Let’s examine this and see how many people I count as friends from each group, that I still talk to somewhat regularly.
High school: Michelle
JMU: Cristina, Laurie, Amy, Kay, Fatimah, Elizabeth, Jen
VCU: None
This is pathetic. And it makes me sad. Because there are people I wish I were still friends with, or had made an attempt to have something lasting. But for whatever reason, I didn’t. Now I’m not saying that the people listed above are crappy. Not at all. If anything – they made me actually want to let them in, which is a big deal. I can’t figure out why I close people off. I thought I did a better job in grad school, but apparently I didn’t. What am I so scared of? Or is it more that I’m lazy and suck at keeping in touch? I mean, I’m lucky if I talk to kay once every 2 months. And I miss her like crazy, but I don’t do anything about it. Maybe I avoid being close with people because I dread the part about leaving or not talking to them. Like the feeling I have with Kay. But now I feel like I’ve missed out on things. I think I’ve always felt like that though. I never had a best friend when I was little. Well, I said I did, but they didn’t. Michelle and Brooke were each others best friends. I counted them as mine. There’s a significant difference I think. I didn’t have a reciprocal best friend relationship until high school. I wonder if that has anything to do with my stuff. My sister has had the same best friend since they were little and in school. She still keeps in touch with one person from VA Tech, but mostly she keeps in touch with high school people.

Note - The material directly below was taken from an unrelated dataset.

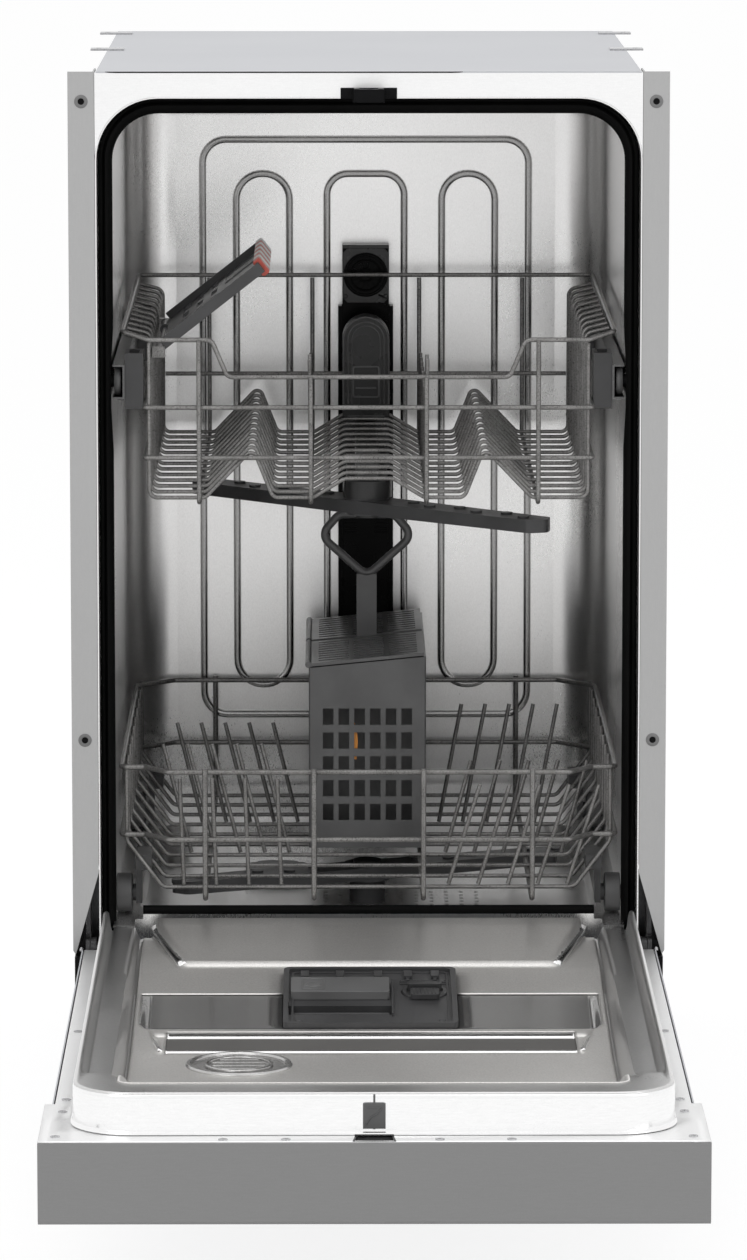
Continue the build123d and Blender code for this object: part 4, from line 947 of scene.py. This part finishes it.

I wonder if this is normal though. Maybe it’s all that I just want a billion people who want to be my friend and be near me, and I’m disappointed that I don’t and I blame myself. Or maybe I just want closer friendships with people – I’ve always been jealous of how close other people are with each other, but then again, I don’t do anything to make it happen.
I certainly don’t want this to sound like I’m not happy. I am. I think this is just about wanting more – or wanting what I don’t have. Like money. I think lots of it comes from my insecurities. I make plans with people or maybe just tentative plans, and then they bail or it just never happens. It makes me start thinking it’s something with me. But how can I not think that when I happens multiple times with the same people. It’s getting to the point where I just throw ideas out there to people to see what will happen. If they will reinforce my theory that they don’t want to do anything with me, or if they’ll surprise me and actually follow through. Like my snowboarding with Leila or Mandy. For years Leila has said we should go snowboarding. But then when I call her to ask if she wants to go, she always has some reason she can’t, but then never suggests a different time. Similar with Mandy. We’ve been saying for years we’re going to go. I even wrote it on her calendar, but then it still didn’t happen. Maybe I should just give up altogether. Or maybe I should just come right out and say “you don’t really want to do that with me, do you?” Maybe if I just put it out there, they’ll be more comfortable with admitting it. Yet I’m certain they will respond with “yes I do, it’s just (insert excuse here).” And then it will happen again. And again. And again.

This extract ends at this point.